Perhaps Donald Trump is certifiably nuts but his Republican party mates are loyally shielding the country from his worst tendencies while conscientiously attending to the nation’s business; or perhaps they are just cynically keeping Trump — whether really unhinged or merely rabidly befuddled while yet legally sane — manageably distracted in his presidential and Mar-o-Lago playpens while they busy themselves with looting the country with their class war by the plutocrats against everybody else; or maybe Trump is completely sane and fully in command, but his critics cannot bring themselves to believe that a sane mind, as U.S. President, could pursue such a horrid, bigoted and self-aggrandizing agenda, with the faithful support of so many federal officials.
I suppose if we view the last three scenarios as possible quantum states of the Trump Administration, that the “real” situation could be a continuing and unpredictable evanescent flickering between these three states, as well as various superpositions of them. In any case, the invocation of Section 4 of the 25th Amendment seems well beyond the bounds of probability. Given the Republican majority in the Senate — and their loyalty to their own self-interests (clinging to power, getting rich, legalizing their bigotries), as well as peripherally to their own Captain Queeg — Trump’s acquittal in his Senate impeachment trial is a forgone conclusion. Removing Trump from office (before 2025) will require an electoral victory in November 2020 by an opposing presidential candidate.
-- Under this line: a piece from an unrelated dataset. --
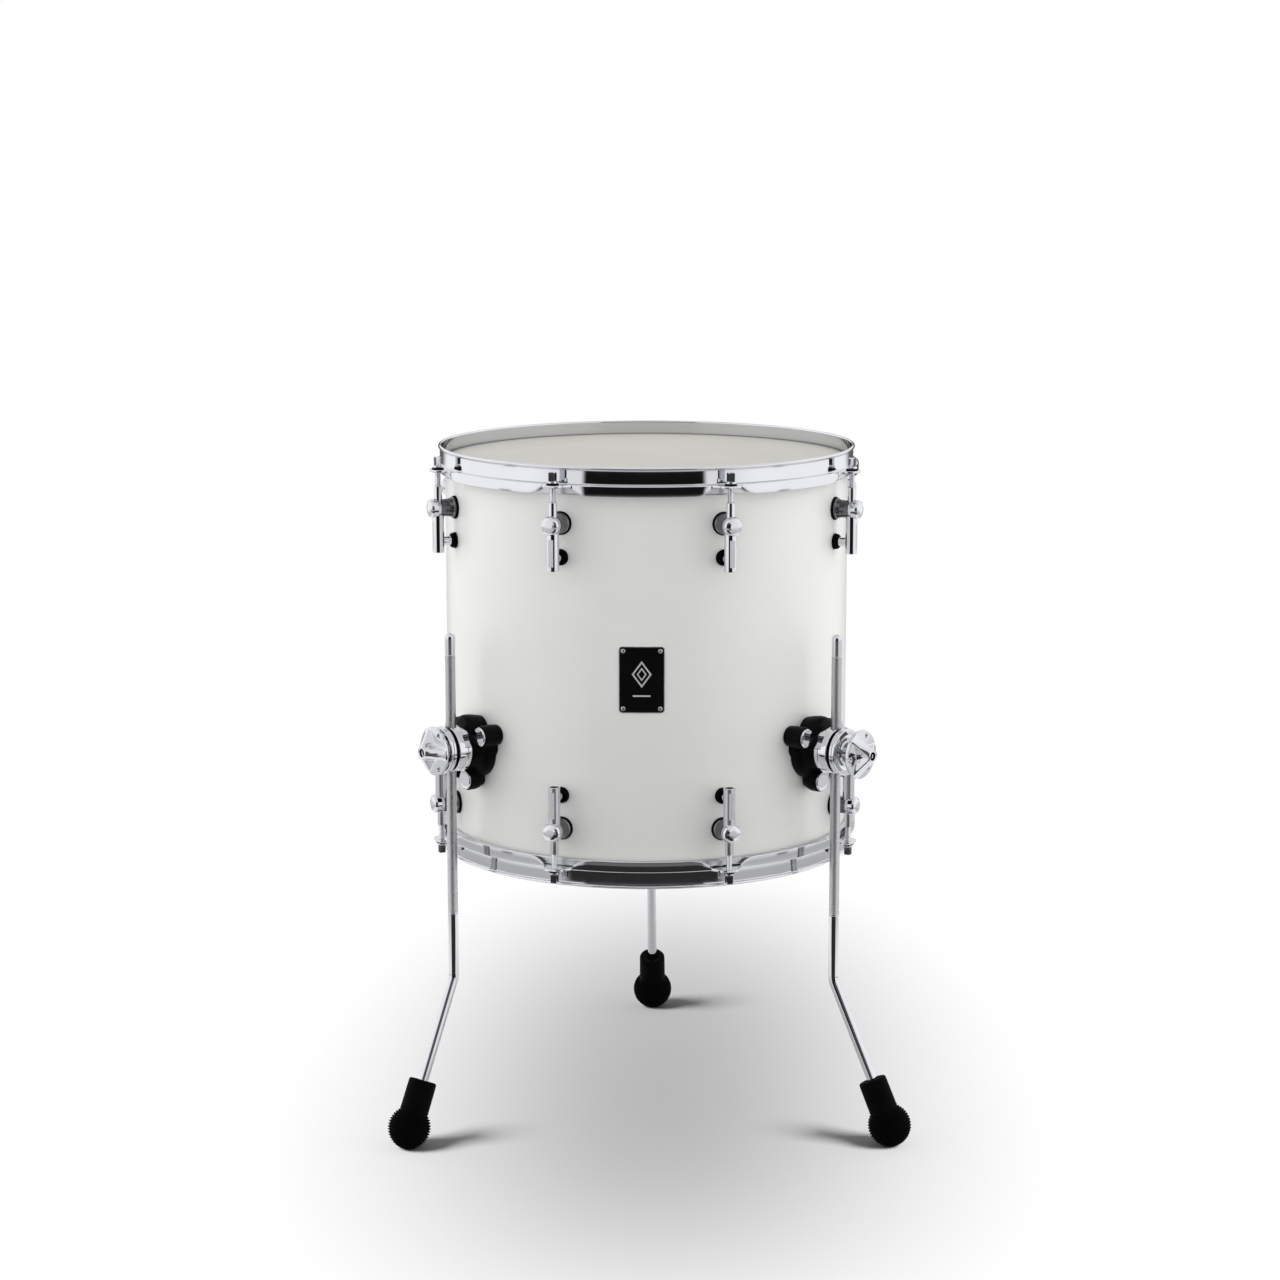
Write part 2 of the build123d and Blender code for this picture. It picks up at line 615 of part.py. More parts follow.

I think we can conclude that the materialistic careerist power-hungry back-stabbing sycophants and ass-kissers, who scum up to the uppermost tiers of corrupted political bureaucracies, are allergic to enacting administrative procedures for the removal of high officials on the basis of incompetence and mental dysfunction however justified such individual cases might be, because the acceptability of using such removal procedures would threaten them all. In Trumpistan (at the very least): It’s not what you can do to the country, it’s what your country can do for you.